Ekonominin büyük bir krizin içerisinde olduğunu anlatan Karakaş, "Büyük kırılganlıklar var, işsizlik artıyor. Gençlerde daha fazla işsizlik var. Çalışan kesim, esnaf, emeklerinin karşılığını alamıyor. O yüzden 7 Hazirandan bu yana emeklilere ikramiye, asgari ücretin artması, gençlerin işe girerken desteklenmesi, çiftçilere destek gibi çok sayıda sosyal politikamız var. Burada amacımız ülkemizde var olan zenginliği insanlar arasında eşit olarak bölüştürmektir" dedi.

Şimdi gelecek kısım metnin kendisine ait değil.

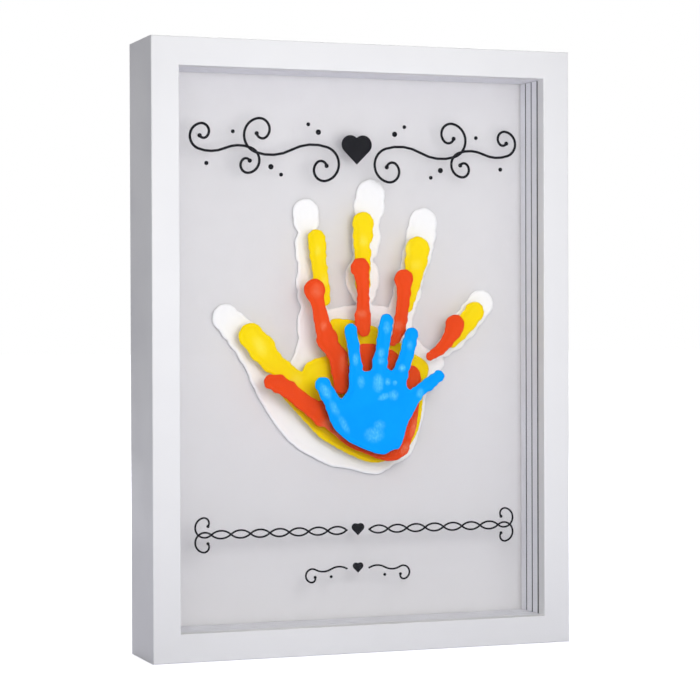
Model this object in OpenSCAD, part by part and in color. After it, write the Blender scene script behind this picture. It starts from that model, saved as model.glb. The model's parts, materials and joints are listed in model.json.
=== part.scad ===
// Deep box frame that shows four painted handprints on clear panes, one behind another.
// Millimetres. +Z is up, the front faces -Y, and the origin is the middle of the footprint.

/* [Artwork] */
// Width of the field that the prints and ornaments are laid out in
art_w = 230; // [190:1:280]
// Height of that field
art_h = 311; // [260:1:370]
// Clear margin at each side of the field
side_margin = 12.5; // [10:0.5:30]
// Clear margin above and below the field
end_margin = 26; // [20:0.5:60]

/* [Rails] */
// Width of the front rim
rim_w = 18.5; // [15:0.5:26]
// Thickness of the lip in front of the first pane
lip_t = 10; // [6:0.5:16]
// How far the rabbet is cut in behind the lip
rabbet_w = 6.5; // [5:0.25:8]
// Rounding of the rails' long edges
edge_r = 0.8; // [0.4:0.1:2]

/* [Stack] */
// Thickness of each clear pane
pane_t = 2; // [1.5:0.1:4]
// Thickness of the strips that keep the panes apart
spacer_t = 8; // [5:0.5:14]
// Thickness of the background card
card_t = 1; // [0.5:0.1:3]
// Thickness of the foam pad
pad_t = 8; // [4:0.5:14]
// Thickness of the backing board
board_t = 3; // [2:0.1:5]
// Clearance round whatever drops into the rabbet
fit_gap = 0.25; // [0.1:0.05:0.6]

/* [Prints and ornaments] */
// Thickness of the dried paint
paint_t = 0.6; // [0.3:0.05:1]
// Radius that the paint runs to in a notch
paint_flow_r = 0.8; // [0.3:0.1:1.5]
// Thickness of the raised vinyl
vinyl_t = 0.4; // [0.2:0.05:0.8]
// Stroke width of the title ornament
title_stroke = 1.7; // [1:0.1:2.2]
// Stroke width of the lower ornaments
line_stroke = 1.2; // [0.8:0.1:1.6]

/* [Turn buttons] */
// Radius of the button's round hub
hub_r = 4.8; // [4:0.1:5.8]
// Radius of its rounded tip
tip_r = 3.2; // [2:0.1:4]
// Distance from the hub's centre to the tip's centre
button_reach = 14; // [12:0.5:18]
// Thickness of the button
button_t = 1.2; // [0.8:0.1:2]
// Air between the button and the frame's back
button_gap = 0.2; // [0.1:0.05:0.3]
// Radius of the screw's shank
screw_r = 1.5; // [1.2:0.05:1.8]
// Depth of the screw in the rail
screw_l = 12; // [8:0.5:16]
// Radius of the screw's head
head_r = 2.9; // [2.4:0.1:3.6]
// Height of the screw's head
head_h = 1.8; // [1.2:0.1:2.4]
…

'DIŞ POLİTİKA TAM BİR FELAKET'
Dış politikanın tam bir felaket olduğuna vurgu yapan Ercan Karakaş şöyle devam etti: "AKP hükümeti komşularımızla ve Ortadoğu'daki tüm ülkelerle bizi kavgalı hale getirdi. Şu anda Ortadoğu'nun 5 ülkesinde büyükelçimiz bulunmuyor. Halbuki iddiaları Ortadoğu'da düzen kurucu olacaklardı ama Ortadoğu'da konuşamaz hale geldiler. Biz, dış politikanın A'dan Z'ye değişmesinden yanayız. Atatürk'ün dediği gibi 'ülkede barış, dünyada barış' ilkesiyle dış politika yapılmalı, komşularımızla iyi ilişkiler temelinde yapılmalı, katiyen onların içişlerinde taraf olunmamalıdır. Umutsuz değiliz. Suriye'de var olan rejimi ortadan kaldıralım da huzur gelsin derseniz olmaz. Devletsiz olan toplum toparlanamaz. Devlet düzen kurarak insanların can ve mal güvenliğini sağlamak için vardır. Ortadoğu'daki devletler demokratik değil, çok partili sistemler oturmamış. Çözümün birinci şartı IŞİD gibi barbar terör örgütleri ile mücadele etmek, BM'de temsil edilen yönetimleri kabul etmek ve müzakereler yoluyla çözüme kavuşturmaktır. Türkiye burada arabulucu olamıyor. Çünkü iç savaşlarda kesin olarak taraf olmuş durumdadır. Hem de başlangıçta IŞİD gibi barbar bir örgütü destekleyecek kadar taraf olmuş durumdadır. Orada yapıcı, komşuluk rolü oynayamıyor. Komşularımızdaki çatışmalar bitsin istiyoruz. IŞİD gibi terör örgütlerinin dışlanmasını ve ortadan kalkmasını istiyoruz. Diyalogla, barışçı yoldan tekrar devlet yapısına kavuşmasını istiyoruz. Ülkemizin güvenliği açısından da komşularımızda devlet yapısının ortaya çıkması, terör gruplarının dışlanması ve ortadan kaldırılması gerekiyor."